The tiles are created by Barrios X (para) la Memoria y Justicia, or Neighborhoods for Memory and Justice, a grassroots collection of neighborhood organizations dedicated to the memory of the disappeared. They placed the first sidewalk tiles in 2006, the 30th anniversary of the start of the military dictatorship. “For us the tiles were the symbol that this is where they walked … they left their footprints on the city streets,” says Pablo Salazar, a member of Pompeya no Olvida (Pompeya doesn’t forget), one of the neighborhood organizations that together form Neighborhoods for Justice and Memory.
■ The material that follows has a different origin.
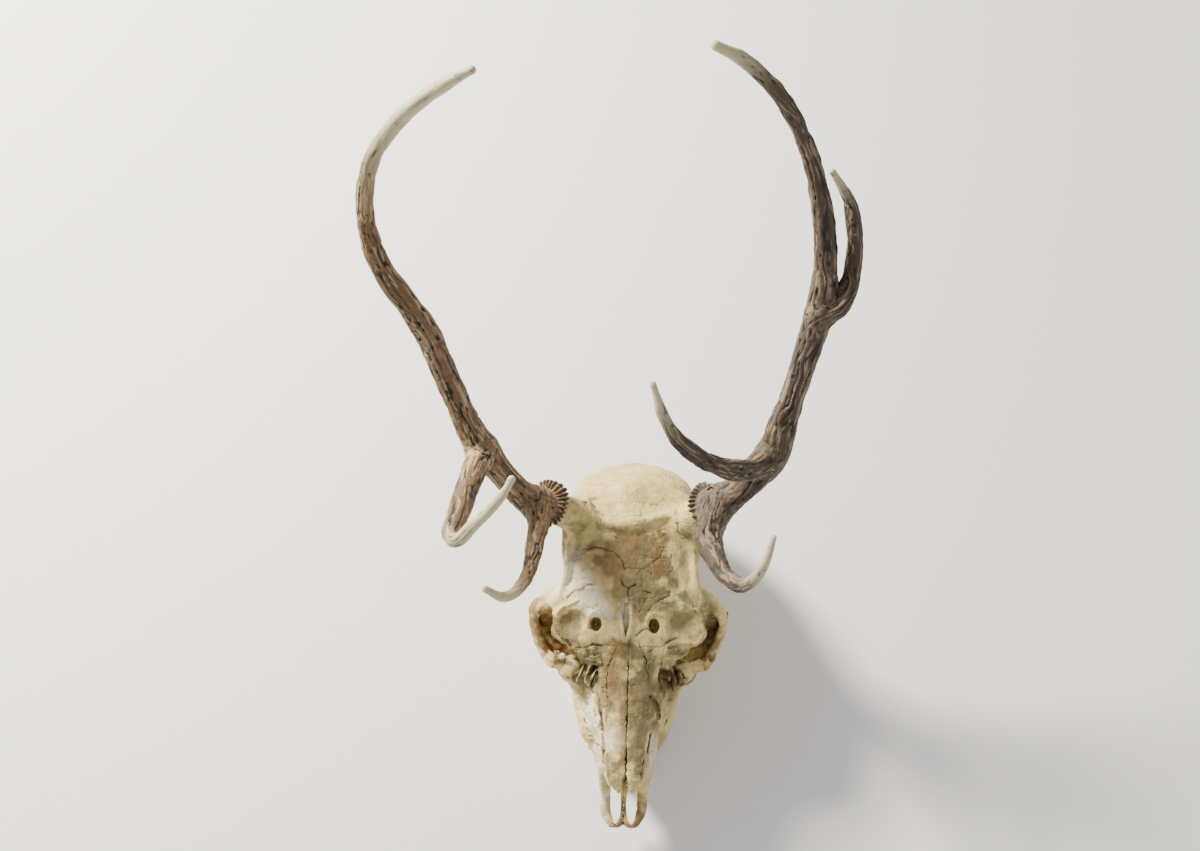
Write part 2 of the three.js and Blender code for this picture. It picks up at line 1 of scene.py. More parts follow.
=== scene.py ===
"""Cranium of a red deer stag with both antlers, lying on a pale floor.

The skull is worked out as one solid shape in a fine grid of signed distances, in millimetres in
the skull's own frame: X to the animal's left, Y towards the back of the head and Z up from the
floor. Each bone is then taken out of that grid as a closed mesh of its own. The antlers are made
the same way, each length and tine apart, and get their furrows and beads afterwards.
"""

import logging
import math
from dataclasses import dataclass, field
from enum import Enum
from functools import reduce

import bpy
import numpy as np
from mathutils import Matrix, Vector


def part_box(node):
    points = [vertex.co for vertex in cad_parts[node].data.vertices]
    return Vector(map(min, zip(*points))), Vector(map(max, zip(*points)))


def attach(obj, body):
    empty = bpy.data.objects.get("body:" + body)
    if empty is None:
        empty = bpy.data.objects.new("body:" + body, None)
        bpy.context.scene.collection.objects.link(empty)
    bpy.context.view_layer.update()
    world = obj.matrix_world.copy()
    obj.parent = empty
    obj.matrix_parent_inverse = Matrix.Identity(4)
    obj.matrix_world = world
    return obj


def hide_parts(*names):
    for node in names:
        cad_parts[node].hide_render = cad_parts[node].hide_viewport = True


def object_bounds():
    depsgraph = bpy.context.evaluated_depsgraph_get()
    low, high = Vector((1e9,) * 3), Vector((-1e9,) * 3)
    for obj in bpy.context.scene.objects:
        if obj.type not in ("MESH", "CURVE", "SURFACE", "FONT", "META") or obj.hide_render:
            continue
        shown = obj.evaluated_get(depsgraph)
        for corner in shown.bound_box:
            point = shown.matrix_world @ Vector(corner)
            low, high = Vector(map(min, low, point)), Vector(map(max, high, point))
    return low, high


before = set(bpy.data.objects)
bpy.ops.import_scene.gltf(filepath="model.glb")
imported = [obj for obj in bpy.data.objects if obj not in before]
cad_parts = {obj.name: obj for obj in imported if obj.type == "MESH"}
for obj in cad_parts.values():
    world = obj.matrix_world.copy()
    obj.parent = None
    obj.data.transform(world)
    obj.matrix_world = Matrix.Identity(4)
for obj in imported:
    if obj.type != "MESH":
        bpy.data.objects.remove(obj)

import openvdb
from mathutils import Matrix, Vector

LOG = logging.getLogger("deer_skull")
CAD_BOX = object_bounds()

Array = np.ndarray
Point = tuple[float, float, float]
Flat = tuple[float, float]

# Metres in a millimetre. Sizes are in millimetres, and only the floor and the lights are in metres.
MM = 0.001
BODY = "root"
BONE_PITCH = 0.87
ANTLER_PITCH = 0.76
TOOTH_PITCH = 0.5
JAW_GAP = 0.15
JAW_REAR = 191.0


def skull_offset() -> Array:
    """Finds where the skull's frame lies in the part's frame.

    Returns:
        The skull frame's origin, in millimetres.
    """
    low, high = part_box("upper_jaw_left")
    return np.array([low.x / MM - JAW_GAP, high.y / MM - JAW_REAR, 0.0])


OFFSET = skull_offset()


# ------------------------------------------------------------------ numbers


def smoothstep(value: Array, low: float, high: float) -> Array:
    """Runs from 0 at low to 1 at high with level ends."""
    share = np.clip((value - low) / (high - low), 0.0, 1.0)
    return share * share * (3.0 - 2.0 * share)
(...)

Each tile follows the same format. De Lorenzo’s tile, white letters on a reddish background, reads:
Here was born and lived
Emilio J. de Lorenzo
25 - 08 - 78
By State Terrorism
Neighborhoods for Memory and Justice
“The tiles are personalized to move away from talking about ‘30,000 people,’ so that they don’t remain anonymous,” says Luz Marina Martinez, another member of Neighborhoods for Memory and Justice. “The idea is that here is where this person lived, here is where they worked, here is where they studied. We want each neighborhood to learn about the compañeros that were detained, disappeared or assassinated by state terrorism.”
Between 1976 and 1983, thousands of people in Argentina were kidnapped by the military government, locked in secret detention centers, and tortured. The dictatorship targeted anyone it believed posed a threat to it or disagreed with its political ideology, including guerrillas and political activists, student activists, union leaders, teachers, socialists, communists, and journalists. Ex-military officer Adolfo Scilingo has described “death flights” in which he and others flew with victims over the La Plata River or Atlantic Ocean and “disappeared” them into the water, making their deaths untraceable. Like De Lorenzo’s family, most of the disappeareds’ loved ones will never be certain what had happened to the sons, the mothers, the friends who never came out from clandestine detention.
De Lorenzo’s sons—Emiliano, who was 2 years old when his dad disappeared, and Leo, who was still in his mother’s womb and never got to meet his father—are both political and social activists. His nephew Javier Andrade is currently a Deputy for the City of Buenos Aires.
At his memorial service, they talk about his love of Coca-Cola and San Lorenzo, the local football team. How he loved to drive, how much he loved his mother’s tortilla de papas. But most of all they talk about his idealism, his political activism, his belief in creating a better world.
“Emilio was so good. Too good,” Nora de Lorenzo, his sister, tells me. “He was very loved.” She wishes her mother could have seen his memorial tile. “At least this way you have something you can come and look at. Otherwise you don’t have anywhere to go. He’s not there! He’s disappeared. He’s not there.”
The tiles started in the city of Buenos Aires, but over the last few years, volunteers have been traveling all over Argentina to teach organizations how to create memorial tiles in their own cities. Tiles now appear in the Argentine provinces of Catamarca, La Rioja, Córdoba, Santa Fe, Jujuy, and beyond.
In addition to the sidewalk tiles embedded around the city, the Neighborhoods for Justice and Memory have also published three books about the disappeared. Unlike the tiles, the books dive deeper into who each of these people were and tries to give a bigger picture of their short lives. Their third book, Baldosas Sin Fronteras (Tiles Without Borders) was published earlier this year.
The Neighborhoods for Memory and Justice avoid working with the government and prefer to keep their organization grassroots. “We prefer to continue this way, from the bottom up, without ties to the government. Because working with the government forces you to be represented by it, to identify with it,” says Salazar.
Critics have accused the current president, Mauricio Macri, of not doing enough to honor the legacy of the disappeared. In interviews, Macri has insinuated that there were fewer than 30,000 disappeared people (something many Argentines find egregious, given how the dictatorship tried to erase its victims). “They don’t want to work on this topic,” says Salazar, referring to the current administration. “And we are convinced that we have to keep working. We have to keep the memory alive, we have to bring these compañeros out of the past, into the present.”
Of the estimated 30,000 disappeared, only 1,700 tiles have been laid down so far. The Neighborhoods for Memory still has much left to do.